Copy all of the material below exactly.

**** Material ****

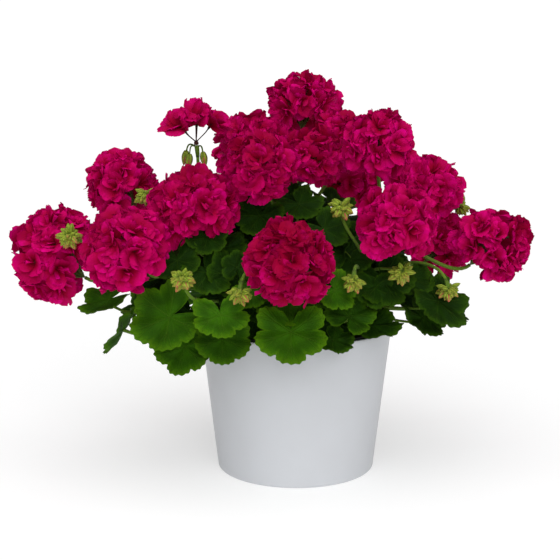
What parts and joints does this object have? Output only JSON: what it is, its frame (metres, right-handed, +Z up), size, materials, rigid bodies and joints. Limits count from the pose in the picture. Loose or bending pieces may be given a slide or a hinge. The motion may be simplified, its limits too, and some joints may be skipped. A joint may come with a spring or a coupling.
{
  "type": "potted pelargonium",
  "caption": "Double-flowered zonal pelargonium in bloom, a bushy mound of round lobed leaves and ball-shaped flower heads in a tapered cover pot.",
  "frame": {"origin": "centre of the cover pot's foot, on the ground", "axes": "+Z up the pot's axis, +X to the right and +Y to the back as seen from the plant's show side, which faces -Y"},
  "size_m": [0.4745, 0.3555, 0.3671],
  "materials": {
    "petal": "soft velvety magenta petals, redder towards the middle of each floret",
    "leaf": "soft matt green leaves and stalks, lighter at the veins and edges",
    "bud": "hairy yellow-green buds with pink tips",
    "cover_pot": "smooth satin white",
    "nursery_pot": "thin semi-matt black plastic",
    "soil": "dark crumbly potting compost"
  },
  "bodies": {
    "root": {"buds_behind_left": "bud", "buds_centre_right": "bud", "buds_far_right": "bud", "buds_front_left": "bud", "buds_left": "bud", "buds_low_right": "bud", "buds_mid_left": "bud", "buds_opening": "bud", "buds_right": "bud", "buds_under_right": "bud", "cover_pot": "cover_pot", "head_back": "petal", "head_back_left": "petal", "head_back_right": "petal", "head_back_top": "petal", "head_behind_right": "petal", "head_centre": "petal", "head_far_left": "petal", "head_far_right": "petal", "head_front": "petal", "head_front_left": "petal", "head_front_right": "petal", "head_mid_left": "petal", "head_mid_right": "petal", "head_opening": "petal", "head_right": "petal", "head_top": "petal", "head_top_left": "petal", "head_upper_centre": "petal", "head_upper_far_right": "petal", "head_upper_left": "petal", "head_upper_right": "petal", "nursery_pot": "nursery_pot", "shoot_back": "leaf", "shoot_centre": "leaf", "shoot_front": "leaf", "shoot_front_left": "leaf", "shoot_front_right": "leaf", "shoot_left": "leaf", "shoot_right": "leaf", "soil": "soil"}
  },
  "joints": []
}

****

Answer in full -
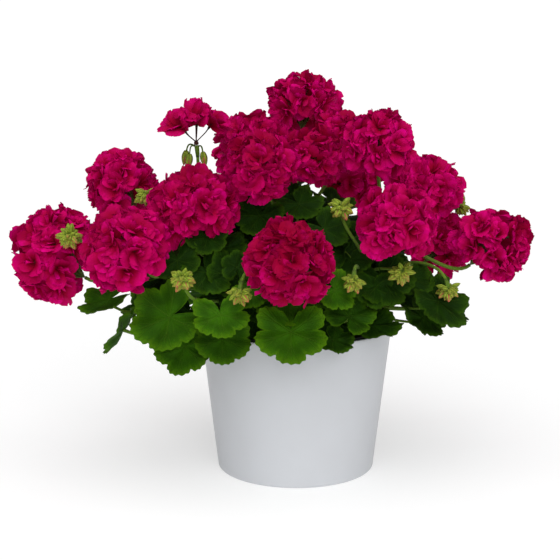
What parts and joints does this object have? Output only JSON: what it is, its frame (metres, right-handed, +Z up), size, materials, rigid bodies and joints. Limits count from the pose in the picture. Loose or bending pieces may be given a slide or a hinge. The motion may be simplified, its limits too, and some joints may be skipped. A joint may come with a spring or a coupling.
{
  "type": "potted pelargonium",
  "caption": "Double-flowered zonal pelargonium in bloom, a bushy mound of round lobed leaves and ball-shaped flower heads in a tapered cover pot.",
  "frame": {"origin": "centre of the cover pot's foot, on the ground", "axes": "+Z up the pot's axis, +X to the right and +Y to the back as seen from the plant's show side, which faces -Y"},
  "size_m": [0.4745, 0.3555, 0.3671],
  "materials": {
    "petal": "soft velvety magenta petals, redder towards the middle of each floret",
    "leaf": "soft matt green leaves and stalks, lighter at the veins and edges",
    "bud": "hairy yellow-green buds with pink tips",
    "cover_pot": "smooth satin white",
    "nursery_pot": "thin semi-matt black plastic",
    "soil": "dark crumbly potting compost"
  },
  "bodies": {
    "root": {"buds_behind_left": "bud", "buds_centre_right": "bud", "buds_far_right": "bud", "buds_front_left": "bud", "buds_left": "bud", "buds_low_right": "bud", "buds_mid_left": "bud", "buds_opening": "bud", "buds_right": "bud", "buds_under_right": "bud", "cover_pot": "cover_pot", "head_back": "petal", "head_back_left": "petal", "head_back_right": "petal", "head_back_top": "petal", "head_behind_right": "petal", "head_centre": "petal", "head_far_left": "petal", "head_far_right": "petal", "head_front": "petal", "head_front_left": "petal", "head_front_right": "petal", "head_mid_left": "petal", "head_mid_right": "petal", "head_opening": "petal", "head_right": "petal", "head_top": "petal", "head_top_left": "petal", "head_upper_centre": "petal", "head_upper_far_right": "petal", "head_upper_left": "petal", "head_upper_right": "petal", "nursery_pot": "nursery_pot", "shoot_back": "leaf", "shoot_centre": "leaf", "shoot_front": "leaf", "shoot_front_left": "leaf", "shoot_front_right": "leaf", "shoot_left": "leaf", "shoot_right": "leaf", "soil": "soil"}
  },
  "joints": []
}